Short exercise :: Each line from the one containing "buckle.data.shade_smooth()" through the one containing "its back up." is to be retyped exactly, both end lines included, and all other lines left out.

Data lines ::
┌────────

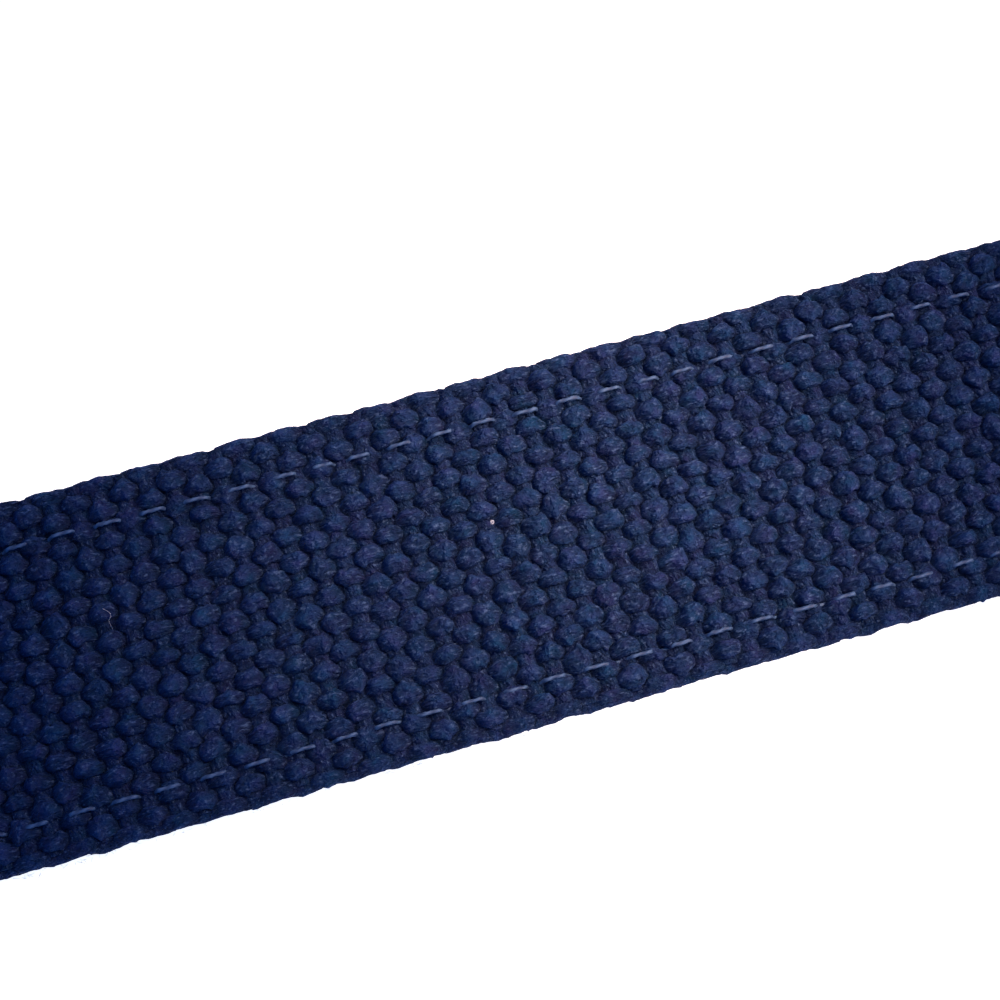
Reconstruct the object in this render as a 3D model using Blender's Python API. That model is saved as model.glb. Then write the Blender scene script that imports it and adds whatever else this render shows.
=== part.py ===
"""Stitched webbing belt, laid out straight on a flat surface with its stitched back face up.

The strap is one band of heavy woven cotton. At +X it is folded back round the end bar of a plain
three-bar slide buckle, and at -X its end is turned back once as a hem. Two furrows on each face
mark the rows of stitching that run the whole length, one near each selvedge, and a little nearer
to the one at -Y.

Lengths are in metres. +X runs along the belt towards the buckle and +Z is up. The origin is on the
surface, under the middle of the belt's whole outline.
"""

import math
from typing import NamedTuple

import bpy

# The whole belt
BELT_LENGTH = 1.10

# The woven strap
STRAP_WIDTH = 0.03175
STRAP_THICKNESS = 0.0026
SELVEDGE_ROUND = 0.0011
FAR_ROW_INSET = 0.0047
NEAR_ROW_INSET = 0.0036
FURROW_WIDTH = 0.0016
FURROW_DEPTH = 0.00022

# How its two ends are turned back
LAYER_GAP = 0.0003
TAIL_LENGTH = 0.046
TAIL_SLOPE = math.radians(24)
TAIL_EASE_RADIUS = 0.0045
HEM_LENGTH = 0.017

# The slide buckle, bent and soldered from round wire
WIRE_DIAMETER = 0.0032
MIDDLE_BAR_DIAMETER = 0.0028
BAR_SPACING = 0.0125
FRAME_CORNER_RADIUS = 0.0024
STRAP_SIDE_CLEARANCE = 0.0011
STRAP_BAR_CLEARANCE = 0.0003

# Smoothness of the faceted solids
BEND_STEP = math.radians(15)
SELVEDGE_STEPS = 4
WIRE_SIDES_LEVEL = 6
MIDDLE_BAR_SIDES = 16

# Places worked out from those sizes
WIRE_RADIUS = WIRE_DIAMETER / 2
STRAP_MIDDLE_Z = STRAP_THICKNESS / 2
SECOND_LAYER_Z = STRAP_MIDDLE_Z + STRAP_THICKNESS + LAYER_GAP
HEM_RADIUS = (SECOND_LAYER_Z - STRAP_MIDDLE_Z) / 2
LOOP_RADIUS = WIRE_RADIUS + STRAP_BAR_CLEARANCE + STRAP_THICKNESS / 2
END_BAR_Z = STRAP_MIDDLE_Z + LOOP_RADIUS
BUCKLE_REACH = 2 * BAR_SPACING
BUCKLE_TILT = math.asin((END_BAR_Z - WIRE_RADIUS) / BUCKLE_REACH)
END_BAR_X = BELT_LENGTH / 2 - WIRE_RADIUS - BUCKLE_REACH * math.cos(BUCKLE_TILT)
HEM_BEND_X = -BELT_LENGTH / 2 + HEM_RADIUS + STRAP_THICKNESS / 2

# Linear colours, roughness and metallic value of the two materials
NAVY_COTTON = ((0.010, 0.018, 0.060, 1.0), 0.9, 0.0)
SATIN_NICKEL = ((0.62, 0.60, 0.56, 1.0), 0.32, 1.0)


class Move(NamedTuple):
    """One stretch of the strap's middle line: its length and how far it turns to the left."""

    length: float
    turn: float


def clear_scene():
    """Remove every object that the startup scene holds."""
    for obj in list(bpy.data.objects):
        bpy.data.objects.remove(obj, do_unlink=True)


def new_collection(name, hidden=False):
    """Add a collection to the scene, left out of renders if it only holds helpers."""
    collection = bpy.data.collections.new(name)
    collection.hide_render = hidden
    bpy.context.scene.collection.children.link(collection)
    return collection


def new_material(name, look):
    """A Principled material with the given colour, roughness and metallic value."""
    colour, roughness, metallic = look
    material = bpy.data.materials.new(name)
    material.use_nodes = True
    shader = material.node_tree.nodes["Principled BSDF"]
    shader.inputs["Base Color"].default_value = colour
    shader.inputs["Roughness"].default_value = roughness
    shader.inputs["Metallic"].default_value = metallic
    material.diffuse_color = colour
    return material


def as_helper(obj):
    """Mark an object as a guide or cutter, which is no piece of the belt."""
    obj.hide_render = True
    obj.display_type = "WIRE"
    return obj


def poly_curve(name, points, collection, closed=False):
    """A planar curve object with one straight-sided spline through (x, y) points."""
    data = bpy.data.curves.new(name, "CURVE")
    data.dimensions = "2D"
    data.fill_mode = "NONE"
    spline = data.splines.new("POLY")
    spline.points.add(len(points) - 1)
    for target, (x, y) in zip(spline.points, points):
        target.co = (x, y, 0.0, 1.0)
    spline.use_cyclic_u = closed
    obj = bpy.data.objects.new(name, data)
    collection.objects.link(obj)
    return obj


def walk(start, heading, moves):
    """Points along a planar line that starts at a point and follows the moves one by one."""
    x, y = start
    points = [(x, y)]
    for move in moves:
        steps = max(1, math.ceil(abs(move.turn) / BEND_STEP - 1e-6))
        turn = move.turn / steps
        chord = move.length / steps
        if turn:
            chord *= math.sin(turn / 2) / (turn / 2)
        for _ in range(steps):
            heading += turn / 2
            x += chord * math.cos(heading)
            y += chord * math.sin(heading)
            heading += turn / 2
            points.append((x, y))
    return points


def bend(radius, turn):
    """The move that turns by an angle on an arc of this radius."""
    return Move(radius * abs(turn), turn)


def strap_line():
    """The strap's middle line seen from the side, from the hem's cut end to the tail's."""
    slope_top = END_BAR_Z + LOOP_RADIUS * math.cos(TAIL_SLOPE)
    ease_drop = TAIL_EASE_RADIUS * (1 - math.cos(TAIL_SLOPE))
    slope_run = (slope_top - SECOND_LAYER_Z - ease_drop) / math.sin(TAIL_SLOPE)
    slope_reach = (
        LOOP_RADIUS * math.sin(TAIL_SLOPE)
        + slope_run * math.cos(TAIL_SLOPE)
        + TAIL_EASE_RADIUS * math.sin(TAIL_SLOPE)
    )
    hem_end_x = HEM_BEND_X + HEM_LENGTH
    tail_end_x = END_BAR_X - TAIL_LENGTH
    moves = [
        Move(HEM_LENGTH, 0.0),
        bend(HEM_RADIUS, math.pi),
        Move(HEM_LENGTH, 0.0),
        Move(tail_end_x - hem_end_x, 0.0),
        Move(TAIL_LENGTH, 0.0),
        bend(LOOP_RADIUS, math.pi + TAIL_SLOPE),
        Move(slope_run, 0.0),
        bend(TAIL_EASE_RADIUS, -TAIL_SLOPE),
        Move(TAIL_LENGTH - slope_reach, 0.0),
    ]
    return walk((hem_end_x, SECOND_LAYER_Z), math.pi, moves)


def selvedge(side):
    """One round edge of the strap's cross-section, at -Y if side is 1, from below to above."""
    points = []
    for step in range(2 * SELVEDGE_STEPS + 1):
        angle = math.pi / 2 * (step / SELVEDGE_STEPS - 1)
        across = STRAP_WIDTH / 2 - SELVEDGE_ROUND * (1 - math.cos(angle))
        points.append((STRAP_THICKNESS / 2 * math.sin(angle), side * across))
    return points


def furrows(face):
    """The two sewn furrows of one face, from the row near -Y to the row near +Y."""
    height = face * STRAP_THICKNESS / 2
    floor = face * (STRAP_THICKNESS / 2 - FURROW_DEPTH)
    points = []
    for row in (STRAP_WIDTH / 2 - NEAR_ROW_INSET, FAR_ROW_INSET - STRAP_WIDTH / 2):
        points.append((height, row + FURROW_WIDTH / 2))
        points.append((floor, row))
        points.append((height, row - FURROW_WIDTH / 2))
    return points


def strap_section():
    """The strap's cross-section as (thickness, width) points, with the width counted towards -Y."""
    return selvedge(1) + furrows(1) + selvedge(-1)[::-1] + furrows(-1)[::-1]


def make_strap(belt, helpers):
    """The woven strap: its cross-section carried along its middle line, with both ends cut square."""
    section = as_helper(poly_curve("strap_section", strap_section(), helpers, closed=True))
    strap = poly_curve("strap", strap_line(), belt)
    strap.data.bevel_mode = "OBJECT"
    strap.data.bevel_object = section
    strap.data.use_fill_caps = True
    strap.rotation_euler = (math.pi / 2, 0.0, 0.0)
    strap.data.materials.append(new_material("navy_cotton_webbing", NAVY_COTTON))
    return strap


def buckle_outline():
    """The wire frame's middle line, a rectangle with round corners, as a closed ring of points."""
    half_width = STRAP_WIDTH / 2 + STRAP_SIDE_CLEARANCE + WIRE_RADIUS
    corner = FRAME_CORNER_RADIUS
    side = Move(BUCKLE_REACH - 2 * corner, 0.0)
    bar = Move(2 * (half_width - corner), 0.0)
    quarter = bend(corner, math.pi / 2)
    moves = [side, quarter, bar, quarter, side, quarter, bar, quarter]
    return walk((corner, -half_width), 0.0, moves)[:-1]


def as_mesh(curve):
    """Turn a curve object into the mesh that it draws, under the same name."""
    bpy.context.view_layer.objects.active = curve
    curve.select_set(True)
    bpy.ops.object.convert(target="MESH")
    curve.select_set(False)
    return curve


def make_middle_bar(helpers):
    """The rod across the buckle's middle, whose ends run into the two side wires."""
    across = STRAP_WIDTH + 2 * (STRAP_SIDE_CLEARANCE + WIRE_RADIUS)
    bpy.ops.mesh.primitive_cylinder_add(
        vertices=MIDDLE_BAR_SIDES,
        radius=MIDDLE_BAR_DIAMETER / 2,
        depth=across,
        location=(BAR_SPACING, 0.0, 0.0),
        rotation=(math.pi / 2, 0.0, 0.0),
    )
    bar = as_helper(bpy.context.active_object)
    bar.name = "middle_bar"
    for owner in list(bar.users_collection):
        owner.objects.unlink(bar)
    helpers.objects.link(bar)
    return bar


def make_buckle(belt, helpers):
    """The slide buckle: a ring of wire with one bar soldered across, turned about its end bar."""
    ring = poly_curve("buckle", buckle_outline(), belt, closed=True)
    ring.data.bevel_depth = WIRE_RADIUS
    ring.data.bevel_resolution = WIRE_SIDES_LEVEL
    buckle = as_mesh(ring)
    bar = make_middle_bar(helpers)
    bar.parent = buckle
    joint = buckle.modifiers.new("solder middle bar", "BOOLEAN")
    joint.operation = "UNION"
    joint.solver = "EXACT"
    joint.object = bar
    buckle.location = (END_BAR_X, 0.0, END_BAR_Z)
    buckle.rotation_euler = (0.0, BUCKLE_TILT, 0.0)
    buckle.data.materials.append(new_material("satin_nickel_wire", SATIN_NICKEL))
    buckle.data.shade_smooth()
    return buckle


def main():
    """Build the belt's two pieces in their own collection."""
    clear_scene()
    belt = new_collection("stitched_webbing_belt")
    helpers = new_collection("helpers", hidden=True)
    make_strap(belt, helpers)
    make_buckle(belt, helpers)


main()
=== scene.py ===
"""Looks of a stitched webbing belt, laid out straight and photographed close, with its back up.

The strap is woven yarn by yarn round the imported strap, and a soldered wire buckle stands for the
packed one. The stage is white paper under soft light. Lengths are in metres, with +X along the
belt towards the buckle and +Z up. A place on the strap is given as (along, across, up): the way
along its middle line from the hem's cut end, the way across towards +Y, and the height above the
middle line.
"""

import logging
import math
from dataclasses import dataclass, field
from enum import Enum
from typing import Any, NamedTuple

import bpy
import numpy as np
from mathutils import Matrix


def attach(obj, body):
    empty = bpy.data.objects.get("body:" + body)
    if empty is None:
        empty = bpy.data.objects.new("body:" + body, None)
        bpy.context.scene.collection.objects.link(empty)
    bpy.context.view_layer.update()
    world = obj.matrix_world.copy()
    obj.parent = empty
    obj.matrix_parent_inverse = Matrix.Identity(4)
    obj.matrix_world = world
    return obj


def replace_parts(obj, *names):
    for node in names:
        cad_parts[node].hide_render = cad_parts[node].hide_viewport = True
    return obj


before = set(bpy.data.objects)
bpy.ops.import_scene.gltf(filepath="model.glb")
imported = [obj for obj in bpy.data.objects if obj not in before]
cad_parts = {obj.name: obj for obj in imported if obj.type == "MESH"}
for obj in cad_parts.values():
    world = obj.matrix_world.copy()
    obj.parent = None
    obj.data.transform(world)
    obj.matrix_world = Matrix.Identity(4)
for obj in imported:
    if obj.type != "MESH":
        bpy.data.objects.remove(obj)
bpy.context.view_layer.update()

BODY = "root"
MM = 0.001

Array = np.ndarray
log = logging.getLogger("webbing_belt")


class Slot(Enum):
    """The record's material slots."""

    WEBBING = "webbing"
    BUCKLE = "buckle_wire"


class Drawing(Enum):
    """How finely yarn is drawn: rings on a crown of the back, on one of the front, and sides."""

    CLOSE = (13, 5, 12)
    PLAIN = (3, 3, 6)

    @property
    def sides(self) -> int:
        """How many sides the yarn has."""
        return self.value[2]

    def rings(self, crown: int) -> int:
        """How many rings a crown has, numbered so that those of the back are even."""
        return self.value[crown % 2]


class Face(Enum):
    """The two faces of the strap, as the side of its middle line that they are on."""

    BACK = 1.0
    FRONT = -1.0


class Stretch(NamedTuple):
    """How a node's number is stretched: the range that is read, and the range that it becomes."""

    reads_low: float
    reads_high: float
    gives_low: float
    gives_high: float

    def sockets(self) -> dict[str, float]:
        """The four numbers under the names that the stretching node has for them."""
        return dict(zip(("From Min", "From Max", "To Min", "To Max"), self))


def linear(colour: str) -> tuple[float, float, float, float]:
    """Turn an sRGB hex colour into the linear RGBA that Blender's sockets take.

    Args:
        colour: six hex digits after a hash sign.

    Returns:
        The linear red, green and blue, and an alpha of 1.
    """
    parts = [int(colour[i : i + 2], 16) / 255 for i in (1, 3, 5)]
    red, green, blue = (p / 12.92 if p <= 0.04045 else ((p + 0.055) / 1.055) ** 2.4 for p in parts)
    return red, green, blue, 1.0


def feed(
    node: bpy.types.Node,
    values: dict[int | str, Any] | None = None,
    links: dict[int | str, bpy.types.NodeSocket] | None = None,
) -> None:
    """Feed a node's inputs.

    Args:
        node: the node.
        values: constants for its inputs, by name or number.
        links: outputs of other nodes that feed its inputs, by name or number.
    """
    for socket, value in (values or {}).items():
        node.inputs[socket].default_value = value
    for socket, source in (links or {}).items():
        node.id_data.links.new(source, node.inputs[socket])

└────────

The output ::
    buckle.data.shade_smooth()
    return buckle


def main():
    """Build the belt's two pieces in their own collection."""
    clear_scene()
    belt = new_collection("stitched_webbing_belt")
    helpers = new_collection("helpers", hidden=True)
    make_strap(belt, helpers)
    make_buckle(belt, helpers)


main()
=== scene.py ===
"""Looks of a stitched webbing belt, laid out straight and photographed close, with its back up.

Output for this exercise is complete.